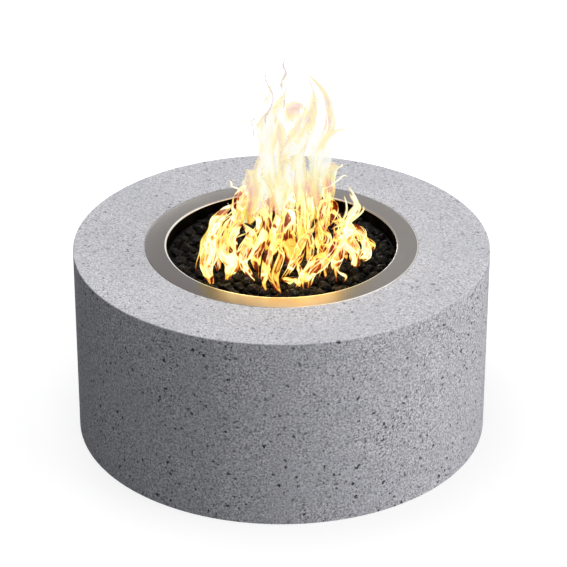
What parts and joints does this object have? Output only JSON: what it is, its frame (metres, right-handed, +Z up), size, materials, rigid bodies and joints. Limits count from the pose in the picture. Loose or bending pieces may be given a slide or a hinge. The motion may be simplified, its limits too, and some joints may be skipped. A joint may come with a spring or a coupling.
{
  "type": "round concrete gas fire pit",
  "caption": "Round cast concrete gas fire pit with a flush steel ring, a bowl of lava rock over a ring burner, and rear gas controls.",
  "frame": {"origin": "centre of the base, on the ground", "axes": "+Z up; the front is -Y; the gas controls and the gas inlet are at the rear, +Y"},
  "size_m": [1.067, 1.067, 0.508],
  "materials": {
    "concrete": "matte",
    "lava_rock": "matte",
    "brushed_stainless": "satin",
    "heated_stainless": "satin",
    "fastener_steel": "satin",
    "spring_steel": "satin",
    "zinc_plate": "satin",
    "black_iron": "matte",
    "cast_aluminium": "satin",
    "brass_fitting": "satin",
    "corrugated_hose": "satin",
    "black_knob": "satin",
    "battery_wrap": "gloss",
    "white_ceramic": "satin",
    "silicone_lead": "matte"
  },
  "bodies": {
    "pit": {"air_mixer": "cast_aluminium", "burner_elbow": "black_iron", "burner_gas_line": "corrugated_hose", "burner_pan": "brushed_stainless", "burner_stands": "heated_stainless", "concrete_shell": "concrete", "control_plate": "brushed_stainless", "control_plate_screws": "fastener_steel", "electrode_insulator": "white_ceramic", "flare_nuts": "brass_fitting", "igniter_battery": "battery_wrap", "igniter_housing": "black_knob", "igniter_nut": "zinc_plate", "igniter_spring": "spring_steel", "igniter_terminals": "fastener_steel", "inlet_bracket": "zinc_plate", "inlet_bracket_screws": "fastener_steel", "inlet_elbow": "brass_fitting", "inlet_gas_line": "corrugated_hose", "inlet_lock_nut": "brass_fitting", "knob_bezel": "zinc_plate", "lava_rock_bed": "lava_rock", "lava_rock_lumps": "lava_rock", "orifice_fitting": "brass_fitting", "pan_lock_nut": "black_iron", "pan_top_nut": "black_iron", "pilot_bracket": "heated_stainless", "pilot_screws": "fastener_steel", "pilot_shield": "heated_stainless", "ring_burner": "heated_stainless", "safety_valve": "cast_aluminium", "spark_electrode": "heated_stainless", "spark_lead": "silicone_lead", "supply_nipple": "black_iron", "thermocouple_lead": "brass_fitting", "thermocouple_nut": "brass_fitting", "thermocouple_probe": "heated_stainless", "valve_return_spring": "spring_steel", "valve_screws": "fastener_steel", "vent_grille_left": "brushed_stainless", "vent_grille_right": "brushed_stainless", "vent_grille_screws": "fastener_steel"},
    "plug": {"valve_plug": "brass_fitting"},
    "knob": {"valve_stem": "fastener_steel", "control_knob": "black_knob"},
    "button": {"igniter_button": "black_knob"}
  },
  "joints": [
    {"name": "knob_turn", "type": "hinge", "parent": "pit", "child": "plug", "pos_m": [0.04, 0.462, 0.35], "axis": [0, 1, 0], "range_deg": [0, 90]},
    {"name": "knob_push", "type": "slide", "parent": "plug", "child": "knob", "axis": [0, -1, 0], "range_m": [0, 0.005], "stiffness_N_per_m": 1500, "springref_m": -0.003, "deforming": ["valve_return_spring"]},
    {"name": "igniter_press", "type": "slide", "parent": "pit", "child": "button", "axis": [0, -1, 0], "range_m": [0, 0.003], "stiffness_N_per_m": 2000, "springref_m": -0.001, "deforming": ["igniter_spring"]}
  ]
}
|---|
[Challenge]:
Repeat the material above in full, keeping every word.

[Completed exercise]:
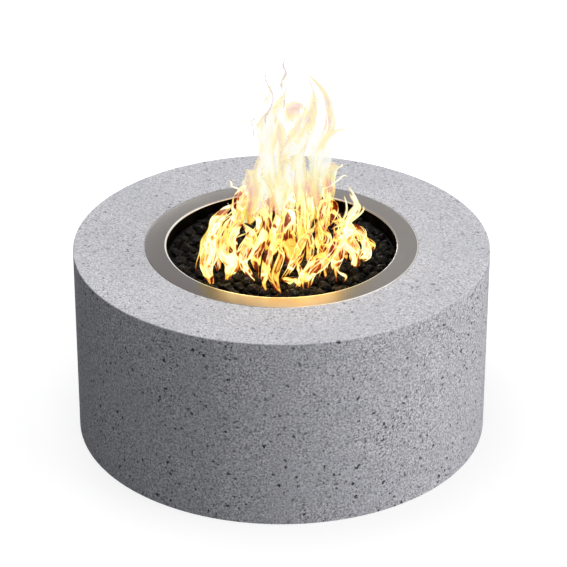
What parts and joints does this object have? Output only JSON: what it is, its frame (metres, right-handed, +Z up), size, materials, rigid bodies and joints. Limits count from the pose in the picture. Loose or bending pieces may be given a slide or a hinge. The motion may be simplified, its limits too, and some joints may be skipped. A joint may come with a spring or a coupling.
{
  "type": "round concrete gas fire pit",
  "caption": "Round cast concrete gas fire pit with a flush steel ring, a bowl of lava rock over a ring burner, and rear gas controls.",
  "frame": {"origin": "centre of the base, on the ground", "axes": "+Z up; the front is -Y; the gas controls and the gas inlet are at the rear, +Y"},
  "size_m": [1.067, 1.067, 0.508],
  "materials": {
    "concrete": "matte",
    "lava_rock": "matte",
    "brushed_stainless": "satin",
    "heated_stainless": "satin",
    "fastener_steel": "satin",
    "spring_steel": "satin",
    "zinc_plate": "satin",
    "black_iron": "matte",
    "cast_aluminium": "satin",
    "brass_fitting": "satin",
    "corrugated_hose": "satin",
    "black_knob": "satin",
    "battery_wrap": "gloss",
    "white_ceramic": "satin",
    "silicone_lead": "matte"
  },
  "bodies": {
    "pit": {"air_mixer": "cast_aluminium", "burner_elbow": "black_iron", "burner_gas_line": "corrugated_hose", "burner_pan": "brushed_stainless", "burner_stands": "heated_stainless", "concrete_shell": "concrete", "control_plate": "brushed_stainless", "control_plate_screws": "fastener_steel", "electrode_insulator": "white_ceramic", "flare_nuts": "brass_fitting", "igniter_battery": "battery_wrap", "igniter_housing": "black_knob", "igniter_nut": "zinc_plate", "igniter_spring": "spring_steel", "igniter_terminals": "fastener_steel", "inlet_bracket": "zinc_plate", "inlet_bracket_screws": "fastener_steel", "inlet_elbow": "brass_fitting", "inlet_gas_line": "corrugated_hose", "inlet_lock_nut": "brass_fitting", "knob_bezel": "zinc_plate", "lava_rock_bed": "lava_rock", "lava_rock_lumps": "lava_rock", "orifice_fitting": "brass_fitting", "pan_lock_nut": "black_iron", "pan_top_nut": "black_iron", "pilot_bracket": "heated_stainless", "pilot_screws": "fastener_steel", "pilot_shield": "heated_stainless", "ring_burner": "heated_stainless", "safety_valve": "cast_aluminium", "spark_electrode": "heated_stainless", "spark_lead": "silicone_lead", "supply_nipple": "black_iron", "thermocouple_lead": "brass_fitting", "thermocouple_nut": "brass_fitting", "thermocouple_probe": "heated_stainless", "valve_return_spring": "spring_steel", "valve_screws": "fastener_steel", "vent_grille_left": "brushed_stainless", "vent_grille_right": "brushed_stainless", "vent_grille_screws": "fastener_steel"},
    "plug": {"valve_plug": "brass_fitting"},
    "knob": {"valve_stem": "fastener_steel", "control_knob": "black_knob"},
    "button": {"igniter_button": "black_knob"}
  },
  "joints": [
    {"name": "knob_turn", "type": "hinge", "parent": "pit", "child": "plug", "pos_m": [0.04, 0.462, 0.35], "axis": [0, 1, 0], "range_deg": [0, 90]},
    {"name": "knob_push", "type": "slide", "parent": "plug", "child": "knob", "axis": [0, -1, 0], "range_m": [0, 0.005], "stiffness_N_per_m": 1500, "springref_m": -0.003, "deforming": ["valve_return_spring"]},
    {"name": "igniter_press", "type": "slide", "parent": "pit", "child": "button", "axis": [0, -1, 0], "range_m": [0, 0.003], "stiffness_N_per_m": 2000, "springref_m": -0.001, "deforming": ["igniter_spring"]}
  ]
}